I made some Focaccia bread the other day and it was so easy to make and so delicious,  I just have to share the recipe.

Ingredients

* 1 cup water

* 2 tablespoons oil

* 2 teaspoons salt

* 1 tablespoon sugar

* 3 cups plain flour

* 1 tablespoon dry active yeast

Topping

You will need 1/4 cup olive oil and a combination of  your favourite toppings

* olives, basil, parmesan cheese, paprika & sun dried tomatoes

or

* sunflower and sesame seeds.

or

* blue vein cheese, olives and fresh basil (Claire’s favourite)

Procedure

  1. Place all the ingredients  in a large bowl and kneed for five minutes or so.
  2. Cover the bowl with cling wrap and place in a warm area to rise, I use the laundry cupboard because it’s nice and warm thanks to the hot water system.
  3. After 45 min or so take the dough out of the bowl and roll out on a floured surface to fit a baking tray(lined with baking paper) that is approxmately30cm X 24cm.
  4. Cover dough with 1/4 cup olive oil and then top with whatever ingredients you have handy.
  5. Bake for 30-35 min at 200 degrees Celsius
  6. Eat and enjoy!!!

Extreme javelin...

With various sports activities going on at my children’s school, Natalie was curious as to what javelin was. The following conversation took place:

Natalie: Mummy, what’s javelin?

Me: It’s where people throw a big spear to see how far they can get it.
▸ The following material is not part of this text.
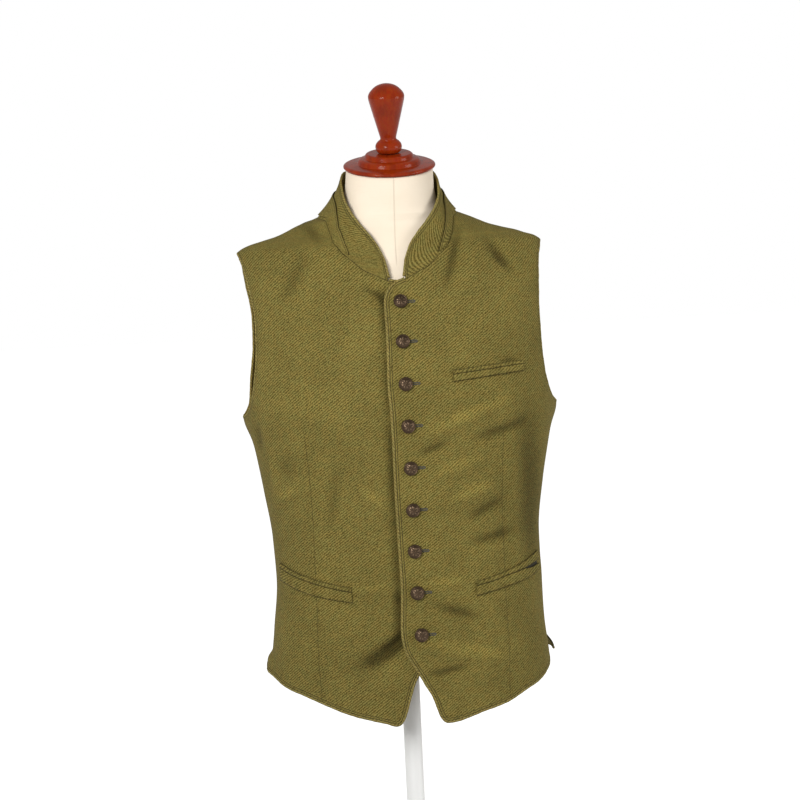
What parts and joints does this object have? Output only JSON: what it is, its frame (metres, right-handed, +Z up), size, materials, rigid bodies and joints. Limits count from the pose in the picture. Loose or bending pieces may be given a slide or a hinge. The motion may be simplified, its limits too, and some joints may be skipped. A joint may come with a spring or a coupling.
{
  "type": "waistcoat on a dress form",
  "caption": "Sleeveless buttoned waistcoat with a stand collar and welt pockets, worn by a limbless dress form with a turned neck cap and finial on a plain stand.",
  "frame": {"origin": "centre of the underside of the round base plate", "axes": "+Z up along the stand, -Y towards the front of the waistcoat, +X towards the wearer's left"},
  "size_m": [0.3784, 0.3, 0.9173],
  "materials": {
    "cloth": "olive-green cotton twill, washed and slightly faded",
    "cloth_binding": "narrow self binding of the same olive twill",
    "button_metal": "dark bronzed cast metal, low polish on the high spots",
    "form_cover": "smooth cream linen cover, tight on the form",
    "turned_wood": "red-brown mahogany, glossy polish",
    "stand_paint": "white paint"
  },
  "bodies": {
    "root": {"back": "cloth", "binding_armhole_left": "cloth_binding", "binding_armhole_right": "cloth_binding", "binding_back": "cloth_binding", "binding_collar": "cloth_binding", "binding_front_left": "cloth_binding", "binding_front_right": "cloth_binding", "button_1": "button_metal", "button_2": "button_metal", "button_3": "button_metal", "button_4": "button_metal", "button_5": "button_metal", "button_6": "button_metal", "button_7": "button_metal", "button_8": "button_metal", "button_9": "button_metal", "collar_band": "cloth", "collar_stand": "cloth", "finial": "turned_wood", "form_stand": "stand_paint", "form_torso": "form_cover", "front_left": "cloth", "front_right": "cloth", "neck_cap": "turned_wood", "pocket_chest_jet": "cloth", "pocket_chest_welt": "cloth", "pocket_left_jet": "cloth", "pocket_left_welt": "cloth", "pocket_right_jet": "cloth", "pocket_right_welt": "cloth"}
  },
  "joints": []
}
Natalie stood there with a horrified look on her face so I explained further

Me: The competitors throw at one end and it’s measured with a tape how far it goes when it sticks into the ground.

Natalie (obviously relieved): Ahhh, I thought you meant someone throws the spear and we had to Jump to miss it.

I shower with “THE STIG”...

I went to the ABC shop the other day and walked out with a bunch of Doctor Who stuff as well as a “Stig in a soap”. It’s simply a clear bar of soap with a Stig toy inside but now when I head to the shower I can say to myself… “time to shower with The Stig.”  AWESOME!!!

Birthday party game...

Earlier in the week I phoned my step father for his birthday but he didn’t answer the phone, my mother did.  The poor birthday boy could be heard in the background vacuuming!!!  It got me thinking, John is my mothers third husband… did she make all her husbands vacuum on their birthday or was this a training process that was finally complete on husband number three?  Once off the phone I told Luke about the birthday party game called ‘vacuuming’ and he replied with “that’s nothing new, you had me vacuuming on my birthday”.  So maybe vacuuming is the secret to a happy marriage and it just took my mother a couple of husbands to discover it.

Awesome sharpener...

Recently I bought a pencil sharpener in the shape of a nose.  My seven year old thought it was awesome (and so do I) but she had a little trouble with it.  I watched as she twisted the pencil round and round in frustration, eventually she gave up and said “stupid thing doesn’t work.”  I then told her that only one nostril leads into the sharpener slot so perhaps she would like to switch nostrils.  Poor thing had picked the wrong nostril!

Please pay now...

Natalie was very keen to do a sculpture art class one day a week during big lunch.  It cost us $155 and she brought home the above item… that’s an expensive little nick nack!  She was very excited about her next sculpture piece, two dolphins riding a wave but unfortunately the term finished and she didn’t complete it.  So after the school holidays when school resumed, Natalie resumed the art class.  What we didn’t realise was that a new term meant another $155 and for Natalie to finish her dolphin piece we need to pay now. We weren’t sent an invoice but instead Natalie told me her teacher said she needed to pay now and Luke got a phone call from the school chasing up the money.  I’m guessing Natalie will finish the dolphin piece after we pay and then she’ll start another piece of art… but I’ll bet the farm that she won’t bring the next one home until the next term… after we pay ANOTHER $155!

Cheapskate…me?...

I have often said in the past that I’m a “no frills” gal, I don’t need brand names and shiny jewelry… a chocolate bar and a downloaded movie will do me just fine.  I like to live life with the motto “NEVER pay full price” ringing in my ears but I don’t consider myself a cheapskate.  I won’t buy one ply toilet paper to save money, re-gift presents or buy a box of 500 tampons because it saves me two cents per unit.  I will however use coupons, make my husband and kids a packed lunch, buy MOSTLY groceries that are on sale and turn all power point switches off when not in use.  I don’t think that qualifies me as a cheapskate, however I did something the other day which made me question that… I reused stamps!  Yes… I know… but I couldn’t help myself!!! I found an old post pack (which I keep for the bubble wrap… oh God, that’s a cheapskate act isn’t it?) and it was covered in fifty cent stamps that had no postage marks on them.  So I gently peeled them off and glued a couple to a letter I sent my father.   He got the letter and I paid ZIP… does that make me a cheapskate?